I looked up at Camden who was peering around the van, being extra cautious. From behind us, I could hear another door open.
“Are you okay?” It was Javier. His footsteps stopped right behind us.
I eased myself off of Violetta and Camden came trotting over and helped me get Violetta to her feet. “We’re okay, thanks to Camden.” I gave him a quick smile. “Can’t see things from far away, right?”
“I got lucky,” Camden said, but his tone and the darkness in his eyes said it was nothing as frivolous as luck.
“Well let’s not start thinking he saved the world yet,” Javier said. “We don’t even know if they’re dead.” He took his gun out from his waistband and snapped back the clip. “But if they aren’t they will be.”
He trotted across the parking lot, his shaggy hair blowing behind him, and crossed the street, gun held low. I looked over at the hotel lobby and saw a few people gathered, some on cell phones, perhaps to call the police.
I looked up at Camden. “We have to shoot her up and get her out of here.” I held out her good arm and he grasped it around the forearm while I quickly found a vein near the crook of her elbow. “This will pinch. And then you’ll be flying, okay sweetie?” I tapped the vein and stuck the syringe in, injecting the morphine in one push. She immediately relaxed in my arms, but not too much. Javier had put enough in there to take away the pain but not as much as she had the night before.

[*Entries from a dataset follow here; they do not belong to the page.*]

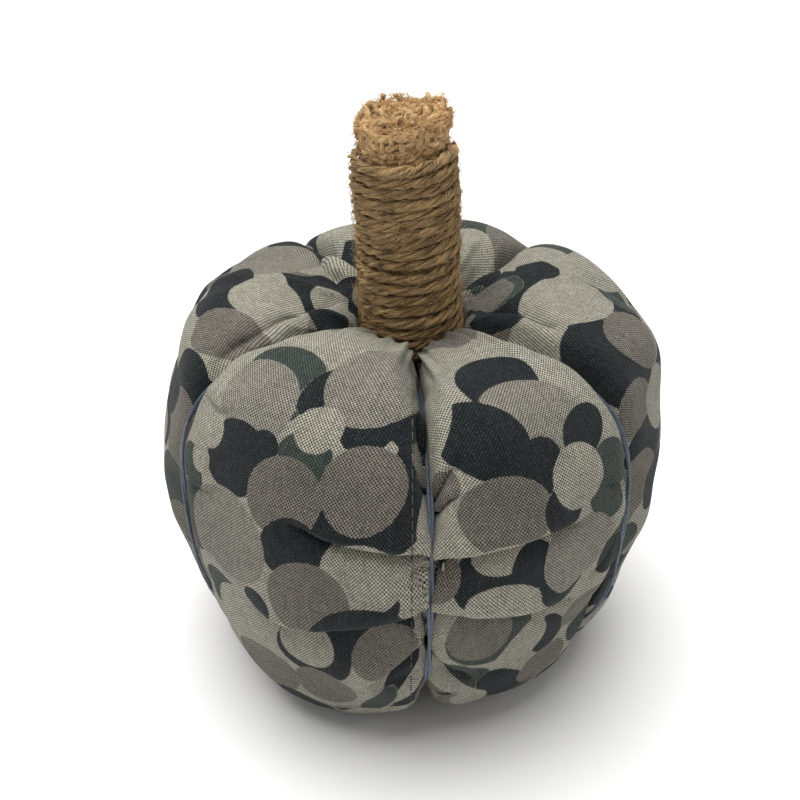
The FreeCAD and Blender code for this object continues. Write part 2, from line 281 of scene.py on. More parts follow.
def closed_sheet(name, front, back, material):
    """A sheet between two grids of points, closed round its rim. The normals_of() the
    front grid point away from the back one."""
    rows, columns = front.shape[0] - 1, front.shape[1] - 1
    count = (rows + 1) * (columns + 1)
    outside = grid_faces(rows, columns)
    edge = [np.arange(columns + 1), np.arange(rows + 1) * (columns + 1) + columns]
    edge += [np.arange(columns, -1, -1) + rows * (columns + 1), np.arange(rows, -1, -1) * (columns + 1)]
    rim = [np.stack([side[:-1], side[:-1] + count, side[1:] + count, side[1:]], 1) for side in edge]
    points = np.concatenate([front.reshape(-1, 3), back.reshape(-1, 3)])
    return new_mesh(name, points, [outside, outside[:, ::-1] + count, *rim], material)


def set_uv(item, across, along):
    """Gives each vertex's place on its cloth or thread, in millimetres, to the material."""
    layer = item.data.uv_layers.new(name="cloth")
    corners = np.zeros(len(item.data.loops), np.int32)
    item.data.loops.foreach_get("vertex_index", corners)
    places = np.stack([across, along], 1)[corners]
    layer.data.foreach_set("uv", places.astype(np.float32).ravel())


def piece(item, slot, *nodes):
    """Parents a piece to the one body, so that it moves with it, and hides the CAD nodes it may stand for.
    The slot is not used."""
    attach(item, "root")
    if nodes:
        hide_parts(*nodes)
    return item


# ---------------------------------------------------------------- materials


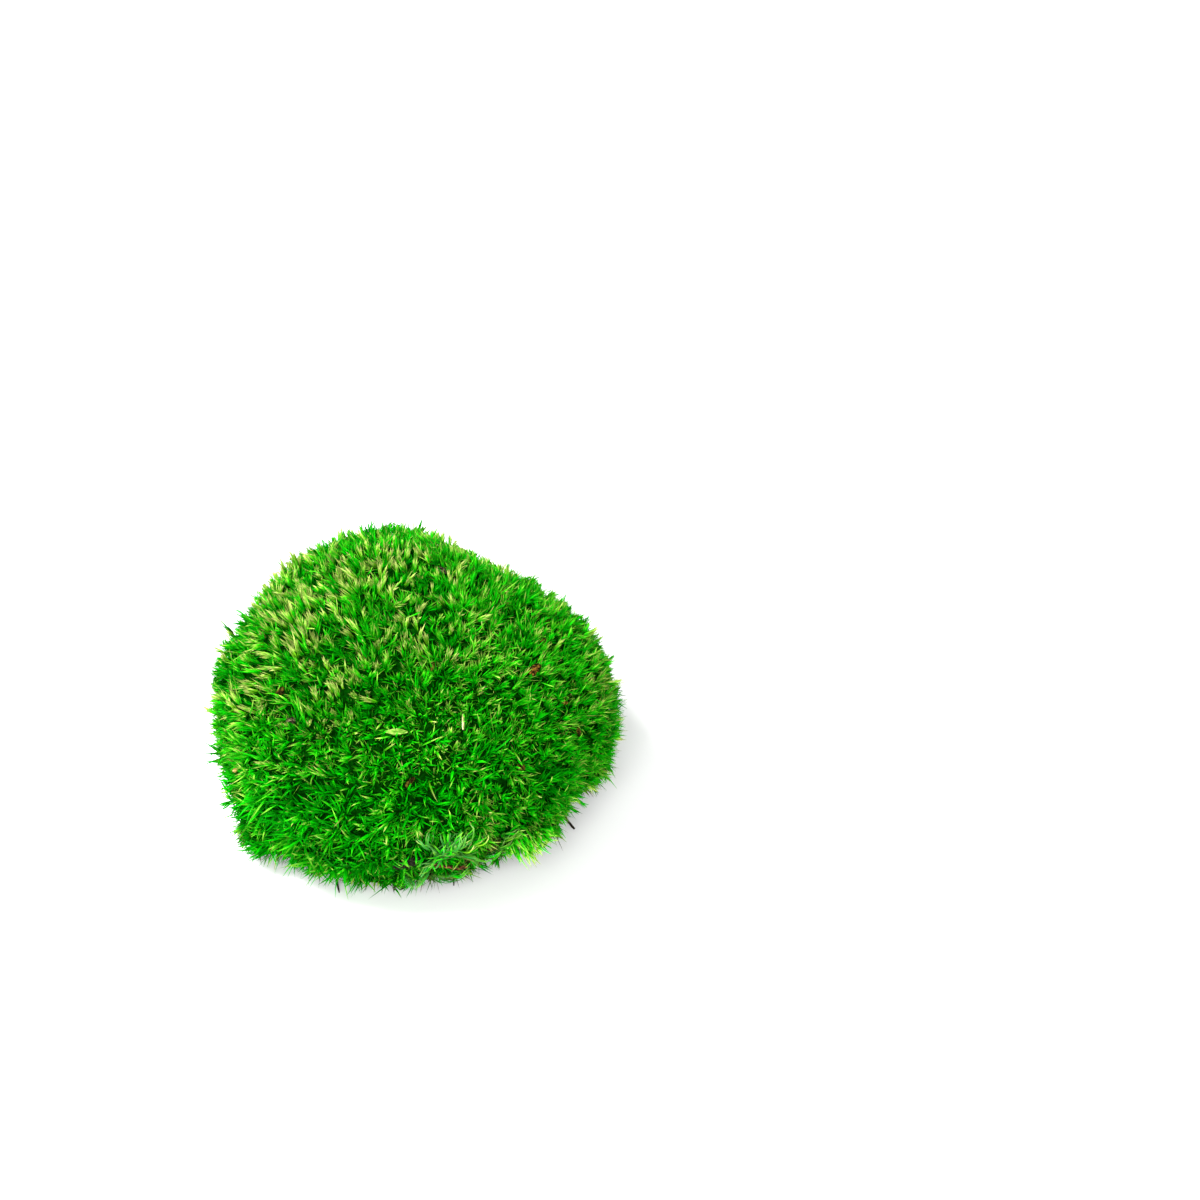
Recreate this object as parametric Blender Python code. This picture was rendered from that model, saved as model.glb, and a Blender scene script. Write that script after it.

“Why don’t you go wait in the car?” I told her, smoothing back her hair.
“Can I drive it?” she asked lazily.
I smiled. “Not yet. But you can listen to the radio if it will make you feel better.” I put the car keys in her hands and sent her off.
I turned to Camden. “I think we have five minutes tops before shit hits the fan.”
He nodded at the broken windows and blasted walls. “I think it’s already hit the fan.”